I recall joining a gym back in '96, after a few weeks/months I'd get the sniffles, it'd go away....then a few more months, I'd get a cold.....then a few more months it'd be something else. Basically, I'd catch something, get over it then not too long later I'd catch it again or something different. By about 2 years later in '98 I was about ready to quit going to the gym, as I had not been sick off and on like that for years.
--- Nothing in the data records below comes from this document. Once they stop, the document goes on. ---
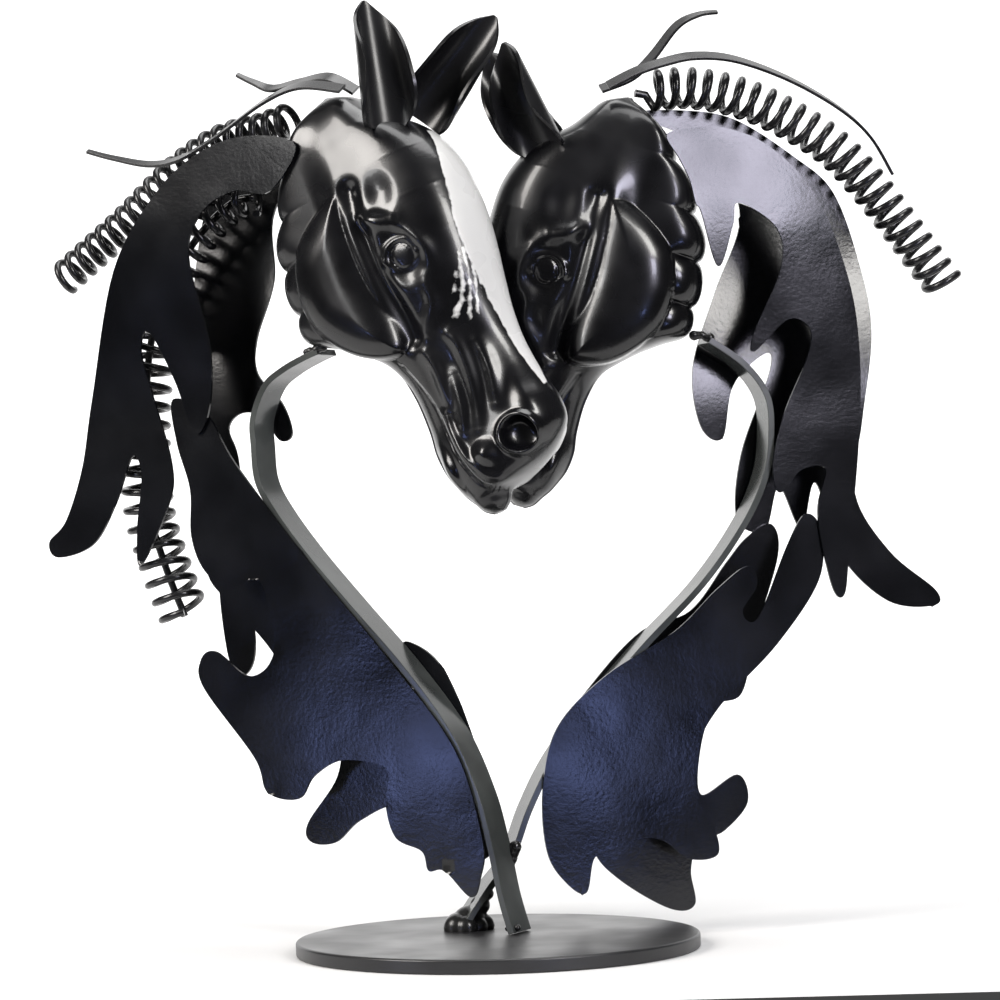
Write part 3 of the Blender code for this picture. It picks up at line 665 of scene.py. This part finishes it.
LIP_LINE = (
    (64, -35.5), (72, -33), (79, -31.2), (88, -30.6), (97, -30), (104, -28.2), (109, -25.6),
    (112, -22.6))
UPPER_LIP = ((84, -28.2), (92, -28), (99, -26.8), (105, -24.2), (109.5, -20.5))

# Their relief. Ridges: line, height, width and the share of the height that is left at the ends.
# Swellings and domes: centre, reach, height. A height below 0 is a groove or a hollow.
GROOVE = ((CHEEK_GROOVE, -3.0, 3.0, 1),)
RIDGES = (
    (BROW, 2.2, 2.6, 0), (BROW_RIM, 1.5, 2.3, 0), (UPPER_LID, 1.5, 1.2, 0.6),
    (LOWER_LID, 0.8, 1.1, 0.6), (CREST, 1.5, 2.4, 0),
    *((muscle, 1.8, 2.3, 0) for muscle in MUSCLES))
SWELLINGS = (
    ((34.5, -17.5), (12, 9), -3.2), ((13, -16), (9, 7), -1.2), (LIP_BUMP, (6, 6), 2.6),
    ((92, -1), (14, 7), 1.6))
DOMES = ((EYE, (3.9, 3.6), 2.6), (NOSTRIL, (5.4, 5.4), -5.5))
NOSTRIL_RIM = (6.1, 1.0, 1.8)           # radius, width and height
LIPS = ((LIP_LINE, -1.4, 0.7, 1), (UPPER_LIP, 1.4, 1.6, 0.7))
CHIN = (((100, -36.5), (11, 4), 2.0),)
LOWER_LIP_STEP = 2.3       # how far the chin lies inside the upper lip
LIP_START = (60, 70)       # down the face, where that step sets in
LIP_EDGE = (0, 0.9)        # below the lip line, where it is reached
FEATURE_SIDE = (3, 9)      # half widths between which the features grow to their full height
LIP_SIDE = (0.5, 4)        # the same for the lips, which reach farther round
CHEEK_BASE = 1.6           # how far the cheek's edge lies inside the flange
CHEEK_RISE = 7.2
CHEEK_EDGE = 12.5          # distance from its outline over which the cheek rises

LEFT_NEAR_EAR = ((-6, -9.5, -11), (-46, 1, -8), (0, 10, -7))
LEFT_FAR_EAR = ((-7, -4, 9), (-27, 31, 14), (0, 4, -10))
RIGHT_NEAR_EAR = ((-3, -8, -10), (-31, 17, -10), (0, 8, -8))
RIGHT_FAR_EAR = ((-7, -5, 9), (-28, 23, 8), (0, 8, -8))
EAR_HALF = 15.5            # half the width of an ear's sheet before it is rolled
EAR_CURL = 9.5
EAR_TAPER = 0.35           # how much tighter an ear is rolled at its tip
EAR_WRAP = 2.0             # largest angle of the roll at each side of the middle
EAR_ROWS = 28
EAR_COLUMNS = 16           # faces at each side of the middle
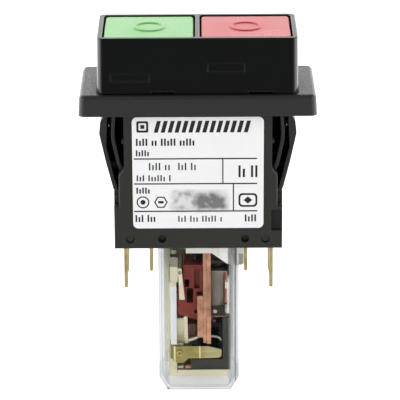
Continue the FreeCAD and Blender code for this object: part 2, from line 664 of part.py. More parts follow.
def link_hook():
    """Cream hook on the lever's foot that reaches down to the contact blade."""
    stem = front_prism([(-3.6, -52.7), (-2.75, -52.7), (-2.6, -58.6), (-0.3, -57.9), (-0.3, -58.35), (-2.55, -59.2),
                        (-2.55, -59.6, 0.2), (-3.45, -59.6, 0.2)], LEVER_FRONT - 0.8, LEVER_FRONT)
    return stem


def latch_pawl():
    """Cream pawl, broader at its foot, in front of the lever's left edge."""
    pawl = front_prism(
        [(-4.95, -40.2, 0.35), (-4.05, -40.2, 0.35), (-3.75, -44.0, 3.0), (-3.3, -48.2, 0.2), (-4.65, -48.2, 0.2),
         (-4.75, -44.2, 3.0)], -5.8, -5.1
    )
    return pawl.cut(rod_y(PAWL_X, PAWL_Z, 0.35, -7, 0))


def pawl_pin():
    """Small headed pin that carries the pawl."""
    pin = rod_y(PAWL_X, PAWL_Z, 0.3, -5.85, -0.2)
    return pin.fuse(rod_y(PAWL_X, PAWL_Z, 0.42, -6.05, -5.85)).removeSplitter()


def stop_block():
    """Brown block on the rear wall, behind the link hook."""
    body = block(-2.7, -0.7, -4.4, 6.3, -58.9, -55.0)
    return softened(body, 0.3, lambda e: lies_at_y(e, -4.4))


def lever_spring():
    """Torsion spring round the pin, between the lever and the rear wall."""
    spring = coil_spring(0, 0, 0.0, 1.0, 0.95, 0.24, 3)
    spring.rotate(V(0, 0, 0), V(1, 0, 0), -90)
    spring.translate(V(LEVER_X, LEVER_REAR + 0.05, LEVER_Z))
    return spring


def heater_strip():
    """Copper strip that carries the current beside the bimetal."""
    return block(1.05, 1.8, STRIP_Y0, STRIP_Y1, LONG_LOW, STRIP_TOP)


def long_bimetal():
    """Long bimetal strip clamped at its top."""
    return block(1.86, 2.9, STRIP_Y0, STRIP_Y1, LONG_LOW - 0.3, STRIP_TOP)


def short_bimetal():
    """Short compensating strip welded beside the heater strip."""
    strip = block(-0.35, 1.0, STRIP_Y0, STRIP_Y1, SHORT_LOW, SHORT_TOP)
    weld = block(0.9, 1.05, STRIP_Y0 + 0.3, STRIP_Y1 - 0.3, -57.2, -56.0)
    return strip.fuse(weld).removeSplitter()


# ---------------------------------------------------------------- relay: auxiliary contact
def contact_blade():
    """Brass blade on a rivet; its right part bends back and tapers to a round tip."""
    y0, y1 = -7.25, -6.9
    low, high = -62.85, -59.7
    left = front_prism([(-6.05, high), (0.3, high), (0.3, low), (-2.6, low), (-3.7, -64.0), (-6.05, -64.0)], y0, y1)
    right = front_prism([(0.2, high), (2.3, high - 0.1), (5.4, -60.75, 0.4), (5.4, low, 0.9), (0.2, low)], y0, y1)
    right.rotate(V(0.3, y1, 0), V(0, 0, 1), 5.0)
    tongue = block(-5.3, -5.15, y1 - 0.1, -3.4, -66.7, -63.75)
    blade = left.fuse([right, tongue]).removeSplitter()
    return blade.cut(rod_y(RIVET_BLADE_X, RIVET_BLADE_Z, 0.5, -9, -6))


def blade_bracket():
    """Brass angle that carries the blade on the left post."""
    low, high = -63.7, -58.9
    lug = block(-6.3, -3.7, -6.85, -6.5, low, high)
    side = block(-6.3, -5.95, -6.85, -5.0, low, high)
    foot = block(-6.9, -5.95, -5.35, -5.0, low, high)
    return lug.fuse([side, foot]).removeSplitter().cut(rod_y(RIVET_BLADE_X, RIVET_BLADE_Z, 0.45, -9, -5))


def blade_rivet():
    """Hollow rivet through the blade and its bracket."""
    rivet = rod_y(RIVET_BLADE_X, RIVET_BLADE_Z, 0.45, -7.3, -6.2).fuse(rod_y(RIVET_BLADE_X, RIVET_BLADE_Z, 0.8, -7.55, -7.3))
    rivet = rivet.fuse(rod_y(RIVET_BLADE_X, RIVET_BLADE_Z, 0.7, -6.4, -6.2)).removeSplitter()
    return rivet.cut(rod_y(RIVET_BLADE_X, RIVET_BLADE_Z, 0.22, -8, -7.0))


def aux_contacts():
    """Silver contact and copper contact that face each other on the relay's floor."""
    silver = rod((-5.15, -4.1, -66.15), (1, 0, 0), 0.72, 1.5)
    copper = rod((-3.5, -4.1, -66.15), (1, 0, 0), 0.72, 1.5)
    return silver, copper


def contact_chamber():
    """Black chamber behind the strips, open towards the front."""
    chamber = block(-0.5, 5.6, -3.6, 6.3, -64.1, -55.0)
    return chamber.cut(block(0.5, 4.8, -5, 4.8, -63.0, -56.2))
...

Then it came to me: I've always been one of those that'll use the rest room and wash my hands really well then on the way out, push the door with my foot or elbow or use my short sleeve or my paper towel to pull the door handle. But this gym thing was new to me and maybe I wasn't being careful enough. All I did was be more aware of where I put my hands and fingers, keeping them away from face, in particular my mouth, nose and eyes....the entry points for contamination by touch. That's all I did and from '98 to '04 at that same gym, no more illnesses. Granted, it was a new group of people and my immune system likely had to deal with a new set of germs, etc. when I first started but I think I wasn't as careful as I needed to be regarding the touch contamination.
Anyway, I was healthy as a horse from '98 until early '04 when I flew from SFO to ATL for my mom's funeral. I was jammed on a 757 for 4 hours with a hundred coughing, sneezing, wheezing folks on that airborne cattle-car. I wound up with the flu!
Which is another story in itself. Dad worked for Delta Airlines for 32 years from '54 until his retirement in '86, so I had been flying since I was 5; props (Convair 440's, Douglas DC-6 and 7's) and jets (Convair 880's, Douglas DC-8's, 9's, MD-80's, Boeing 727's, 737's, 747's, 757's and Lockheed L-1011's). By the time I started flying in Naval Air in '68 I had probably flown 200 hours, I dunno. Then I flew a lot in the Navy (C-54's, C-118's) and when on leave from SFO (was based at Alameda in N. CA) back to ATL in Georgia, maybe six 4-1/2 hour trips each way. Then I lived in N. CA. for 29 years from '74 to '04 and made the same trip SFO-ATL-SFO probably at least a dozen times....and NEVER got sick.
Then in 1995, Delta banned smoking on all of its flights and by 2000, it was prohibited on flights by all domestic carriers. During the time that smoking WAS allowed, the airline maintained electrostatic air filtration systems for the cabin ventilation systems. Although the intent was to charge particulates in the air so they'd stick to an oppositely-charge grid or filter, the side benefit from the static electrical charge was that the air would be sanitized somewhat...not perfectly but a lot better than it would have been without the system. Those types of systems are very labor intensive and must be maintained frequently, adding to the airline's expense so not too long after smoking went away, so did those types of systems. Now they are simple particulate / HEPA type systems which get the particles but do little to improve the cabin air quality, IMO. Now this info about the upkeep and removal was told to me by an electrical material salesman in San Jose, CA circa 2001 who said his brother worked for a smaller, local airline and told him this. I cannot prove any of what he said but it makes sense to me....I can't get on an airplane these days without getting sick and many of my friends have said the exact same thing.